ElasticDL on On-prem Cluster

Environment preparation

You should install ElasticDL first. Please refer to the installation part in elastic_local doc.

Then, build needed images.

bash elasticdl/docker/

Submit job to cluster

The submit command is similar to local mode.

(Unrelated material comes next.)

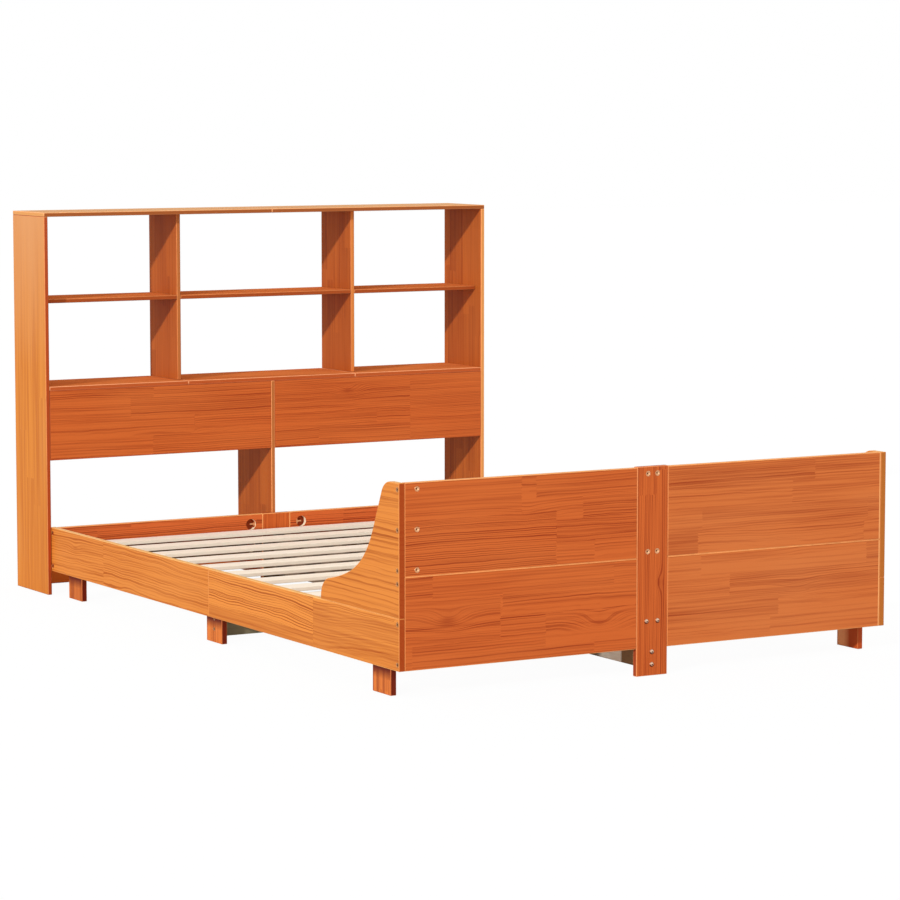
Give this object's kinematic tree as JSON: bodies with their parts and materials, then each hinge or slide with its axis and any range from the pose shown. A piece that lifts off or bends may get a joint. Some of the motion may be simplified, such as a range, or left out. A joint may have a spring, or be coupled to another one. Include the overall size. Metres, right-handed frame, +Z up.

The local scripts will be built into a docker image, and pushed to $DOCKER_HUB_REPO remote docker hub.

Following is an exmaple:

elasticdl train \
 --image_base=elasticdl:ci \
 --model_zoo=./model_zoo \
 --docker_image_prefix=$DOCKER_HUB_REPO \
 --model_def=mnist_functional_api.mnist_functional_api.custom_model \
 --training_data=/data/mnist/train \
 --validation_data=/data/mnist/test \
 --num_epochs=2 \
 --master_resource_request="cpu=1,memory=2048Mi,ephemeral-storage=5000Mi" \
 --worker_resource_request="cpu=1,memory=2048Mi,ephemeral-storage=5000Mi" \
 --minibatch_size=64 \
 --num_minibatches_per_task=2 \
 --num_workers=2 \
 --checkpoint_steps=10 \
 --grads_to_wait=2 \
 --job_name=test-mnist \
 --log_level=INFO \
 --image_pull_policy=Always \

Then the job will be launched on the cluster.